The Court found that a more apt comparison to the present patents are those found in Enfish, LLC v. Microsoft Corp., 822 F.3d 1327 (Fed. Cir. 2016), which reversed a district court's finding of ineligibility under Alice.  At issue in Enfish was an innovative logical model for a computer database.  Enfish supports the notion that a dividing line can be drawn between patents which merely describe using a computer and/or the internet to carry out pre-existing and well-known tasks and techniques, and those that relate to the functioning of computers themselves.  The former will virtually always fail under Alice unless some "inventive concept" can be found in the second step of the analysis; the latter are substantially less easily characterized as merely abstract ideas.

Thus, the Court focused on the claims being directed to a specific asserted improvement in computer capabilities versus a process that qualifies as an "abstract idea" for which computers are invoked merely as a tool.  The claims were not found to be directed to tasks for which a computer is used in its ordinary capacity.
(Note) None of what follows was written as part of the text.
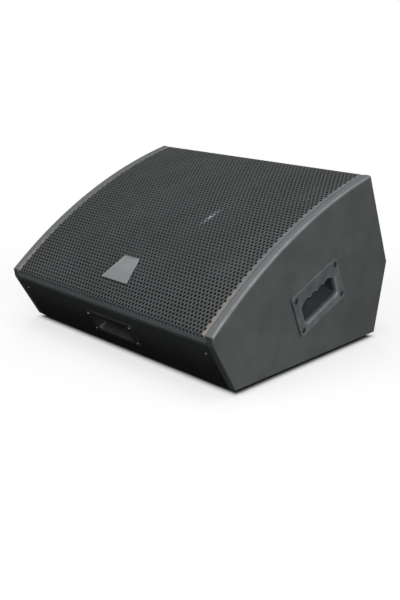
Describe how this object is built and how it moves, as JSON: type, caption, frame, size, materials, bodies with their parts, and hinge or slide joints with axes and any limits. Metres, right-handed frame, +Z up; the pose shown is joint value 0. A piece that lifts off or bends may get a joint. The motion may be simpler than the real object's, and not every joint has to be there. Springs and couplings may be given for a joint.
{
  "type": "stage monitor wedge",
  "caption": "Two-way floor monitor loudspeaker with a wedge cabinet, curved perforated front, recessed side handles and a front connector dish.",
  "frame": {"origin": "centre of the bounding box at the floor, under the rubber feet", "axes": "+X across the cabinet to its right seen from the front, -Y to the front edge, +Z up"},
  "size_m": [0.6868, 0.573, 0.3836],
  "materials": {
    "badge_metal": "bare satin aluminium, blank",
    "bare_plywood": "bare birch plywood and battens",
    "basket_casting": "black-coated die casting",
    "cabinet_paint": "plywood under a fine-textured satin black paint",
    "cable_jacket": "flexible cable jacket",
    "capacitor_film": "wrapped film capacitor",
    "ceramic": "ceramic resistor body",
    "circuit_board": "circuit board",
    "cone_paper": "black pulp cone",
    "copper": "copper winding",
    "ferrite": "dull ferrite",
    "foot_rubber": "black rubber",
    "grille_paint": "powder-coated perforated steel",
    "moulded_plastic": "moulded black plastic",
    "plated_steel": "zinc-plated steel",
    "screw_zinc": "blackened zinc-plated steel",
    "treated_cloth": "treated cloth"
  },
  "bodies": {
    "cabinet": {"badge_plate": "badge_metal", "baffle_batten_left": "bare_plywood", "baffle_batten_right": "bare_plywood", "baffle_board": "bare_plywood", "bottom_panel": "cabinet_paint", "cable_crossover_to_horn": "cable_jacket", "cable_crossover_to_woofer": "cable_jacket", "cable_sockets_to_crossover": "cable_jacket", "connector_dish": "moulded_plastic", "crossover_board": "circuit_board", "crossover_capacitor": "capacitor_film", "crossover_coil": "copper", "crossover_resistor": "ceramic", "dish_screw_1": "screw_zinc", "dish_screw_2": "screw_zinc", "dish_screw_3": "screw_zinc", "dish_screw_4": "screw_zinc", "foot_front_left": "foot_rubber", "foot_front_right": "foot_rubber", "foot_rear_left": "foot_rubber", "foot_rear_right": "foot_rubber", "front_panel": "cabinet_paint", "front_rail": "bare_plywood", "grille_screw_1": "screw_zinc", "grille_screw_2": "screw_zinc", "grille_screw_3": "screw_zinc", "grille_sheet": "grille_paint", "handle_left": "moulded_plastic", "handle_left_screw_1": "screw_zinc", "handle_left_screw_2": "screw_zinc", "handle_left_screw_3": "screw_zinc", "handle_left_screw_4": "screw_zinc", "handle_right": "moulded_plastic", "handle_right_screw_1": "screw_zinc", "handle_right_screw_2": "screw_zinc", "handle_right_screw_3": "screw_zinc", "handle_right_screw_4": "screw_zinc", "horn_driver_cover": "moulded_plastic", "horn_driver_magnet": "ferrite", "horn_flare": "moulded_plastic", "port_tube_lower": "moulded_plastic", "port_tube_upper": "moulded_plastic", "rear_lower_panel": "cabinet_paint", "rear_rail": "bare_plywood", "rear_upper_panel": "cabinet_paint", "side_panel_left": "cabinet_paint", "side_panel_right": "cabinet_paint", "speaker_socket_left": "moulded_plastic", "speaker_socket_right": "moulded_plastic", "woofer_basket": "basket_casting", "woofer_front_plate": "plated_steel", "woofer_magnet": "ferrite", "woofer_spider": "treated_cloth", "woofer_surround": "treated_cloth", "woofer_yoke": "plated_steel"},
    "cone_assembly": {"woofer_cone": "cone_paper", "woofer_dust_cap": "cone_paper", "woofer_voice_coil": "copper"}
  },
  "joints": [
    {"name": "woofer_cone_travel", "type": "slide", "parent": "cabinet", "child": "cone_assembly", "axis": [0, -0.4483, 0.8939], "range_m": [-0.006, 0.006], "stiffness_N_per_m": 5000, "deforming": ["woofer_surround", "woofer_spider"]}
  ]
}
The Defendants further argued that any potentially patent-eligible technological improvements set out in the specification were not fully reflected in the actual claims.  But the Court stated that dismissal under Alice is not appropriate, at least at this juncture, for such reasons because full claim construction is needed.  It simply cannot be said on the present record that the claims are drawn so broadly as to be divorced from the potentially patent-eligible purported technological improvements described in the specification.  Accordingly, the Court denied the motions to dismiss, and the patents survived a first challenge in the litigation.

Express Mobile, Inc. v. Code and Theory LLC (N.D. Cal. 2019)
Order Denying Motions to Dismiss by District Judge Seeborg

DISCLAIMER: Because of the generality of this update, the information provided herein may not be applicable in all situations and should not be acted upon without specific legal advice based on particular situations.